Rachael put down her plate, picked up her still half-full carton of shrimp chow mein and walked off to her room without a word. There was a burst of applause from the game show audience.
I can think of no positive connotations of fire when applied to human actions or emotions. People “flame out.” The stage beyond being pissed off with someone is being “burned up” with them. We all have sense enough to steer clear of folks with “fiery passions” and know that anyone “with fire in their eyes” is likely a dangerous sociopath. “Fire and brimstone” is just bullshit. And, of course, there is always “ready aim fire.” Maybe Sarah had just had a bad day, a bad trip, a bad flight. She was dragging a suitcase when she came in. In any event, she ignited.
The gist of her explosion—if an explosion can have a gist—was that I was a predatory pedophile. She had learned from Hal that I had taken Rachael off to my apartment—her in her flimsy nightgown—the night of the fire and had kept her there for hours before he could find her. Rachael hadn’t been the same since that night, though she refused to discuss what happened. She had started asking for apple juice, which she would never touch before. Rachael said I had given her apple juice. What had I put in it? Rachael had been upset by the sounds of fucking she heard from my upstairs room, upset more than she should have been, as if it triggered a traumatic memory. Now this, seducing her in her own home.
“I always thought you were creepy,” Sarah said. “I checked you out on the sex-offenders list. You weren’t there, but that’s just New York. I don’t know where else you’ve been, what you are escaping from.”

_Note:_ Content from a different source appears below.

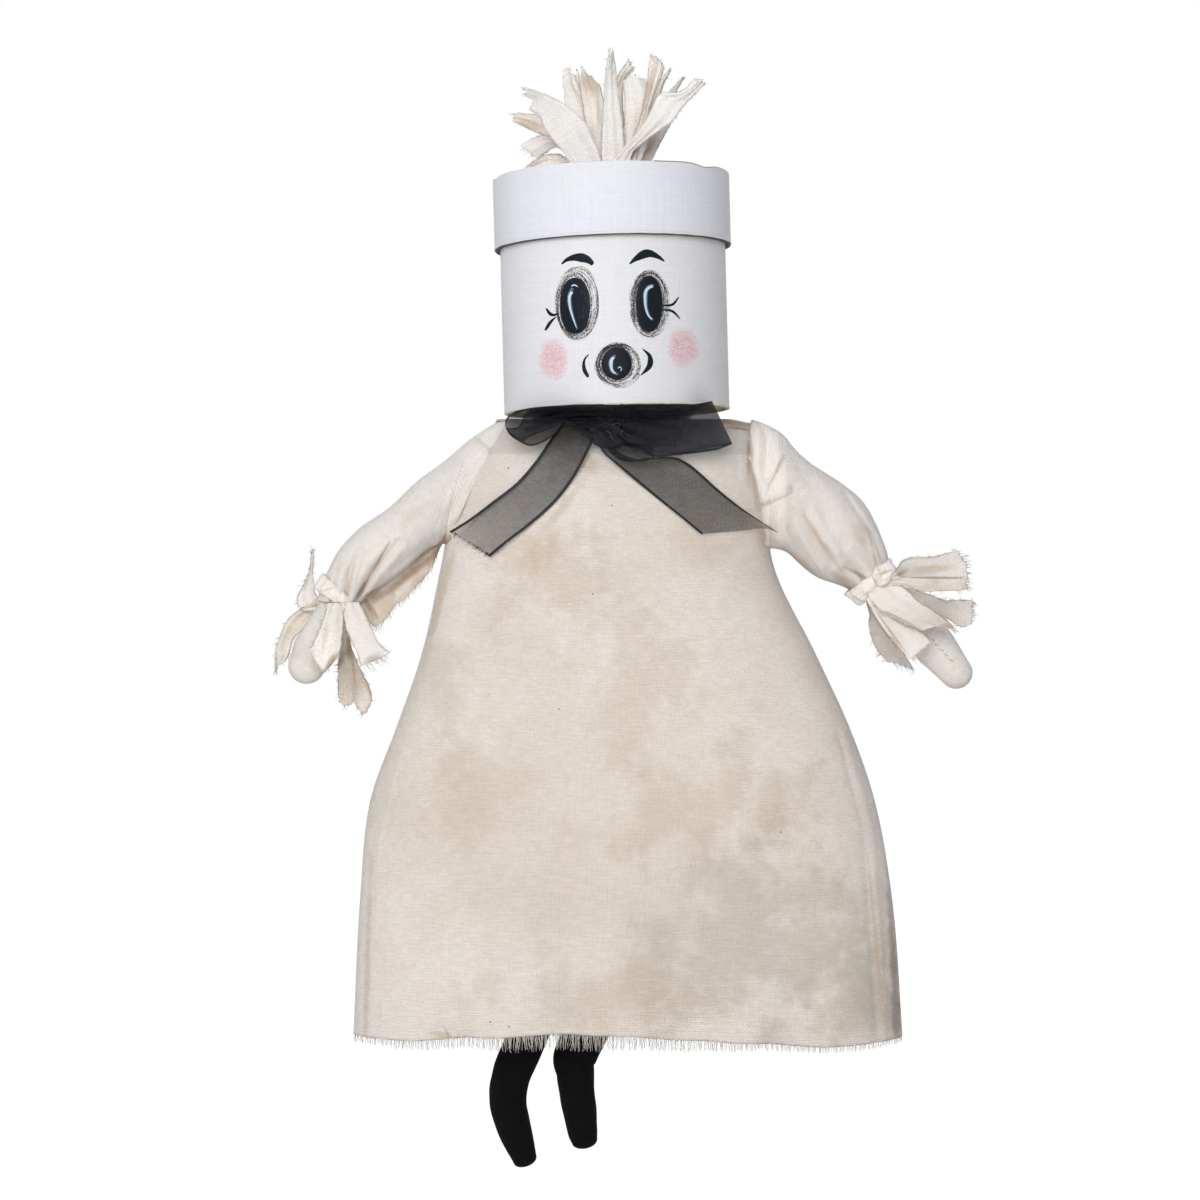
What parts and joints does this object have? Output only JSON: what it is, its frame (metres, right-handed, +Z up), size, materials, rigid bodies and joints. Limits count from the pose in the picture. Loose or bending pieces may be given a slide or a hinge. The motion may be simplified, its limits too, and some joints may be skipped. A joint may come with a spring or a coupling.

I wondered how Hal lived with this. Rage isn’t pretty. I was still holding my plate of food. The TV had cut to a drug commercial, and the speed-reader voice-over was racing through the side effects. Somewhere in Genesis—the Bible may be meaningless, but it is sometimes fun—boss god orders Sarah’s name to be changed from Sarai, quarrelsome, to Sara, noblewoman. Good god, as they say, but his fixes don’t always stick.
I put down my plate and chopsticks and stood up. There was no point in trying to extinguish this conflagration. My words would only turn into steam. “You’re wrong,” is all I said as I brushed past her and out the door.
“May you burn in hell,” were her final words.
It’s been quiet since then. As far as I can tell, Hal never returned. Rachael goes somewhere else after school. I’m thinking of moving. This place is too big for one person. Maybe something more rural, back to the country. I really don’t need to be in the city. A cabin would be nice, a cabin with a fireplace.